The booklet reproduces the lyrics and drawings as seen on the original album although a little colour wouldn’t do any harm. Apart from that quibble, the sound is spot on throughout and the album is another essential acquisition on CD. The albums that follow Duke have tended to keep more in keeping with the issue of the respective album as the CD became established as the way to present music for consumption by the general public. The opportunity to add B sides to the CD of albums such as Abacab is there, but what might be an answer to some of these non-album tracks appearing on CD is a specific compilation of B sides and rarities.

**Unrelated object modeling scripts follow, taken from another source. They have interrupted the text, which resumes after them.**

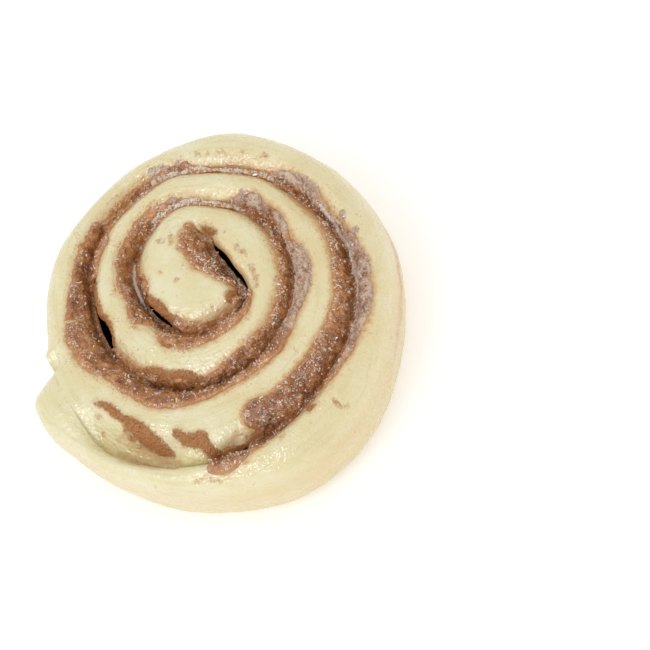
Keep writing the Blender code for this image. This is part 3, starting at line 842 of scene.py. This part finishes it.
def sugar_mesh(filling):
    """Sugar crystals lying on the filling: uneven blocks, more of them on one side of the bun."""
    places, normals = surface(filling)
    turn, inside, body, frost = (fact(filling, key) for key in ("turn", "inside", "body", "frost"))
    that_side = bump(turn % 1, *CRYSTALS_TOWARDS)
    upper = (body > 0.8) * (inside > 0.1) * (normals[:, 2] > 0.4)
    chance = upper * (0.35 + that_side) * (1.1 - frost)
    draw = np.random.default_rng(5)
    chosen = draw.choice(len(places), CRYSTALS, replace=False, p=chance / chance.sum())
    corners = 2.0 * np.array(list(np.ndindex(2, 2, 2))) - 1
    sides = [(0, 1, 3, 2), (4, 6, 7, 5), (0, 4, 5, 1), (2, 3, 7, 6), (0, 2, 6, 4), (1, 5, 7, 3)]
    points, faces = [], []
    for k, vertex in enumerate(chosen):
        turned, _ = np.linalg.qr(draw.normal(size=(3, 3)))
        sizes = draw.uniform(*CRYSTAL_SIZE) * draw.uniform(0.3, 1.0, 3) * CRYSTAL_STRETCH / 2
        uneven = draw.uniform(0.7, 1.1, (8, 1))
        middle = places[vertex] + normals[vertex] * sizes[0] * 0.4
        points.append(middle + (corners * uneven * sizes) @ turned.T)
        faces += [tuple(8 * k + c for c in side) for side in sides]
    mesh = make_mesh("sugar", np.concatenate(points), faces, {}, weld=False)
    mesh.shade_flat()
    return mesh


# Finishes. Facts that are distances are in mm, apart from "edge", which is in metres.

STREAKS_A_TURN = 18


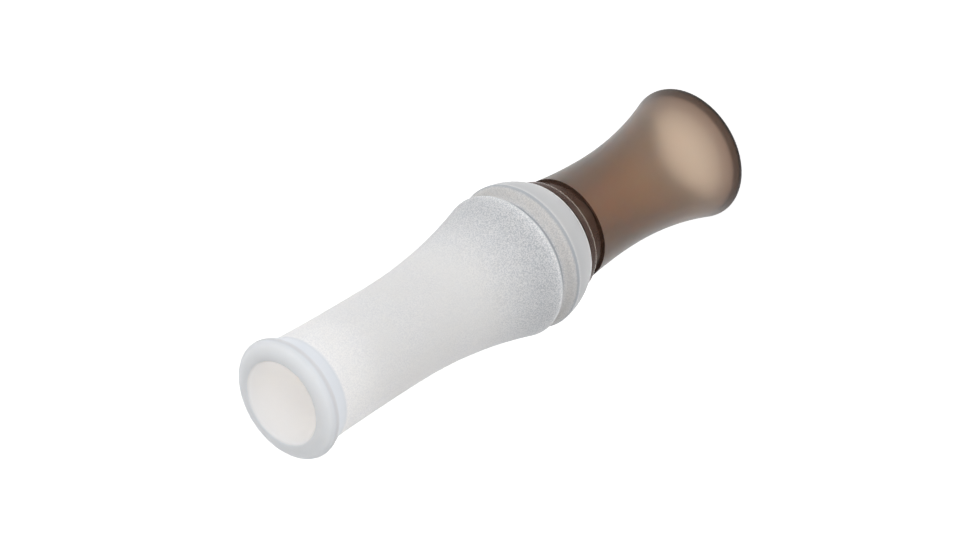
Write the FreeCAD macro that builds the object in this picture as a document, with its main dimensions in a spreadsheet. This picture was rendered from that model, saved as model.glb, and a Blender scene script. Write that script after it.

Recently there has been mention made by members of the band that they are considering re-mastering the older albums to bring them into line with current technology. While this sounds like a good idea, it is to be hoped that they won’t even dare to try and produce a collection like the recent £100+ Pink Floyd boxed set with just straight re-issues of the albums re-mastered and so on. It would be a far better idea if they were to follow the lead of bands like Jethro Tull who escaped the tired old boxed set format and presented something that the real dedicated fans (who are the people who are most likely to buy such an item) really want. In a recent interview, Mike Rutherford mentioned that there are a number of “pre- first album sings” which are of interest, and he adds that “it might be an idea to get them released sometime”. It sounds as if with a little persuasion, we may one day get the legendary Brian Roberts demos as an official release. Let’s hope so!